As mainstream silicon manufacturing processes scale to and beyond the 65-nm node, we find that process variations are consuming an increasingly larger portion of design and test budgets. The manufacturing community still projects that CMOS will scale for another three to four generations, but the wavelength of the light we use to create devices is going to be an order of magnitude larger than the geometry we want to print. This necessitates the use of several resolution enhancement techniques, such as optimal proximity correction, phase-shifting masks, double exposure, and immersion optics. The use of these techniques will cause an ever-larger gap between the geometries drawn in CAD systems and the implemented devices, creating systematic differences between the two that lead to performance prediction uncertainty. Furthermore, as we scale the transistor further, physics-based random variations in the threshold voltage due to random dopant fluctuations, and in the channel length due to line edge roughness, add a random component of variability to the systematic layout versus silicon just mentioned. These variations play a significant part in subthreshold leakage and other important device performance metrics. This uncertainty is expected to continue as we scale our silicon devices to the level of atomic scaling, with oxides a few atoms thick and channels with countable numbers of dopant atoms. The rise in the inherent systematic and random nonuniformity will have effects that are far-reaching in every aspect of design, manufacturing, test, and overall reliability.

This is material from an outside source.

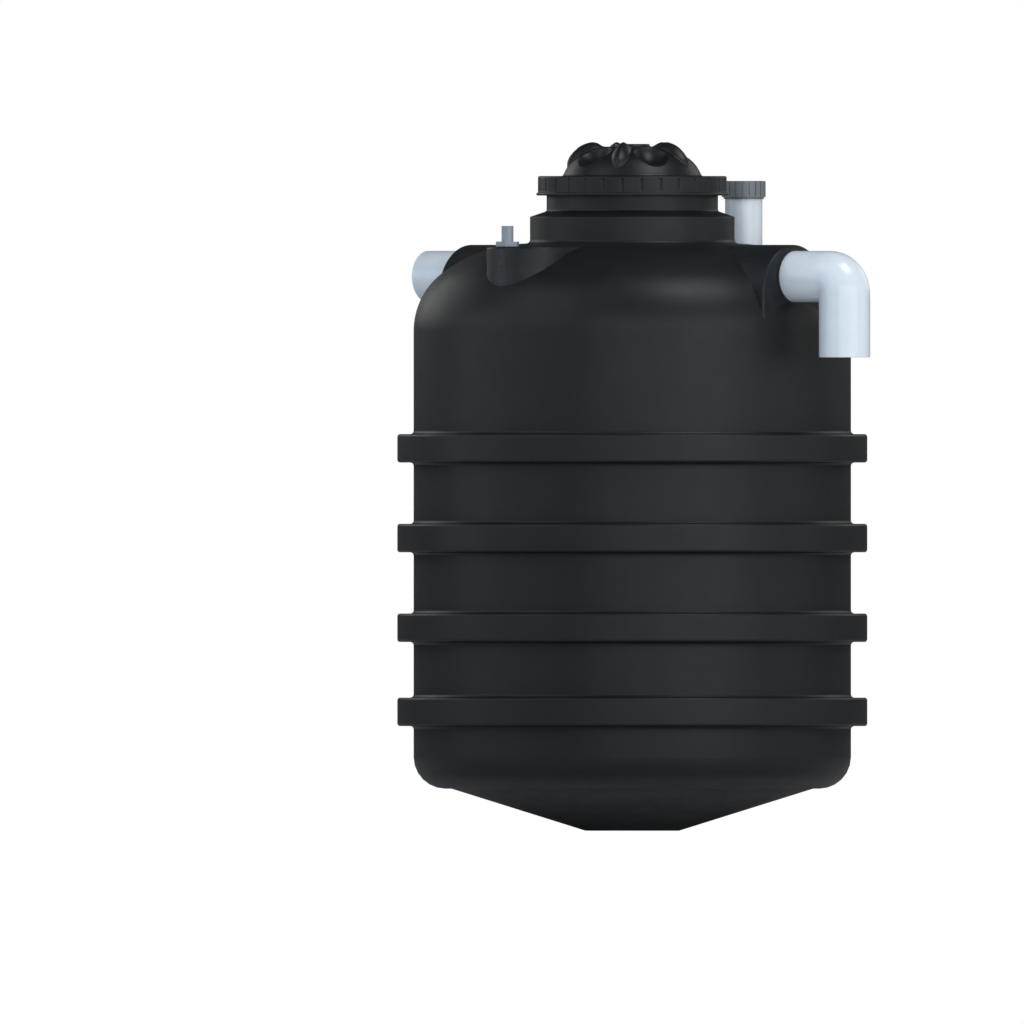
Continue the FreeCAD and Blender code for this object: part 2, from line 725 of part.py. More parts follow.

It's obvious that no single research or advancement can cover all these issues and problems. In this special issue, we have included five articles that attack the subject from very different angles—namely, process monitoring, testing, adaptive circuits, and even architecture changes. We hope this diversity will give you a general idea of the proposed technologies in this field.
The first article, "Testing On-Die Process Variation in Nanometer VLSI," by Mehrdad Nourani and Arun Radhakrishnan, focuses on process monitors in the form of ring oscillators. The authors combine the results of different monitors on a chip to achieve a low-bandwidth, high-information-content mechanism to monitor process variation effects. This technique might be unconventional, but hopefully it will provoke some debates and discussions and lead to even better ideas in the future.

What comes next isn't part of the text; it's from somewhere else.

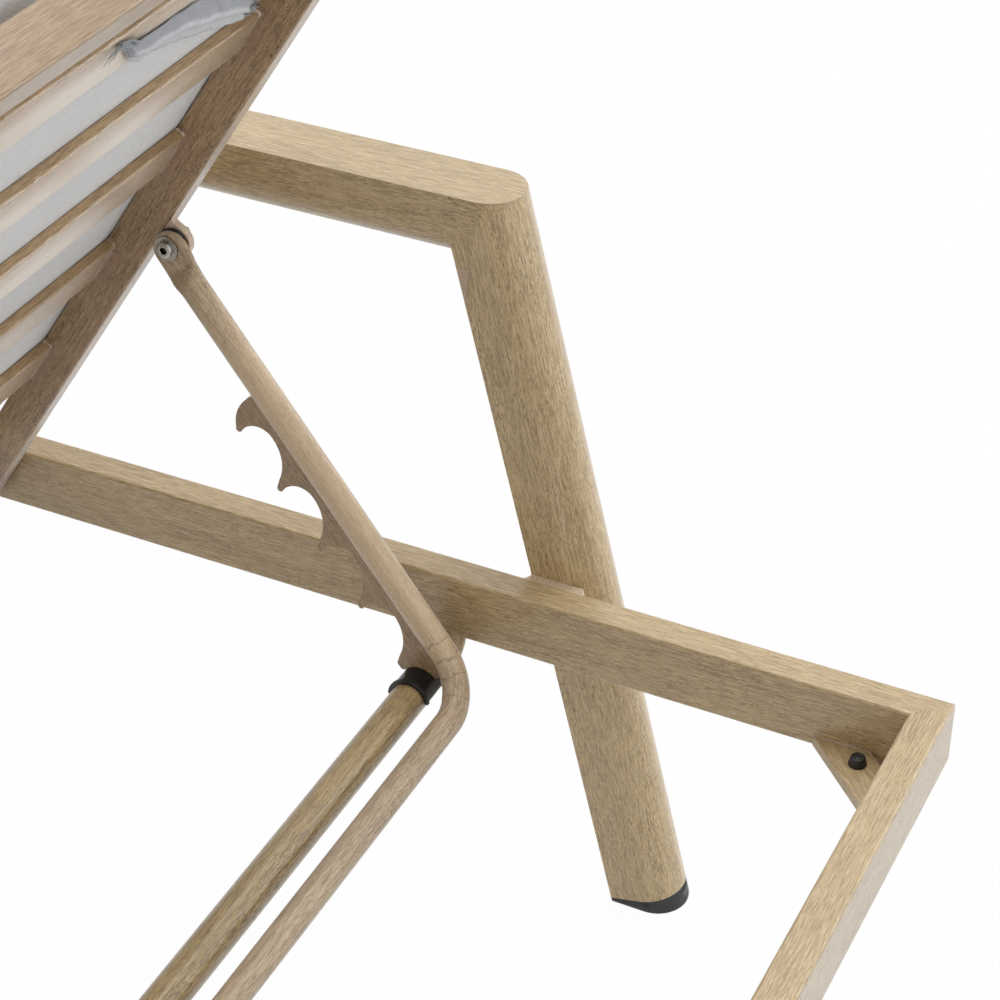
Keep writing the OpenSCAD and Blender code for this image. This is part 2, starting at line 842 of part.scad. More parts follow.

The second article, "Statistical Test Compaction Using Binary Decision Trees," by Sounil Biswas and Ronald (Shawn) Blanton, advocates using statistical techniques to cross-correlate different analog tests and find the minimum set required to guarantee product quality while reducing test time and cost. Traditionally, analog designs must deal with process variation because many analog designs are far more process dependent than their digital counterparts. Analog parametric testing is necessary to ensure the product meets its specifications. Analog product test costs often exceed the cost of silicon, so this study exemplifies one aspect of the use of statistical techniques.
The third article, "A DFT Approach for Testing Embedded Systems Using DC Sensors," by Soumendu Bhattacharya and Abhijit Chatterjee, addresses process variation from a different angle. Rather than testing the parameters themselves, the authors choose other, easier-to-implement tests to correlate with the actual parameters. They call this test technique alternate test, and this article exemplifies this approach. To make their approach even better, they incorporate an on-chip sensor that can potentially provide the process and environmental feedback needed to mitigate the effect of process variation.
The fourth article, "Using Adaptive Circuits to Mitigate Process Variations in a Microprocessor Design," by Eric Fetzer, is a case study of the Montecito processor (a member of the Itanium processor family) and its use of adaptive circuits to combat process variation. Montecito is probably the biggest high-volume manufacturable die the industry has ever made, with over 1.7 billion transistors. Its designers definitely must figure out how to deal with various process variation effects, especially those on chip. It's not surprising then that they must resort to adaptive clock and other adaptive circuits.
Finally, "ElastIC: An Adaptive Self-Healing Architecture for Unpredictable Silicon," by Dennis Sylvester, David Blaauw, and Eric Karl, describes a world in which everything is pushed to the extreme: a multiple-core processor subjected to huge process variations and operating under an environment where transistors can degrade at varying rates and devices can fail or wear out prematurely. Such a world certainly would be a challenge for any designer, and a new architecture like the one described here would be called for. Is this the architecture of the future? Only time will tell.
We realize it's impossible in a single issue to discuss all the problems caused by process variation or the entire spectrum of solutions from all the domains. So, we've attempted to present a representative sample of the exciting ideas in this area. Hopefully, this special issue will inspire you to help solve this growing problem, which the entire industry is facing. If you think you can do better than some of the ideas presented here, we have achieved our goals. Better yet, we'd love to be able to see new ideas and new research reported back to D&T as a result of this special issue.
T.M. Mak is a senior research scientist at Intel. His research interests include defect-based testing, fault effects of nanometer technology, circuit-level and physical-design test issues, IO interface and analog testing, and fault-tolerant and online testing. Mak has a BS in electrical engineering from Hong Kong Polytechnic University. He is a senior member of the IEEE.
Sani Nassif manages the Tools and Technology Department at IBM Austin Research Laboratory. His research interests include design and technology coupling, especially model-to-hardware matching, simulation and modeling, physical design, statistical modeling, and statistical technology characterization. Nassif has a BS in electrical engineering from the American University of Beirut and a PhD in electrical and computer engineering from Carnegie Mellon University. He is a senior member of the IEEE.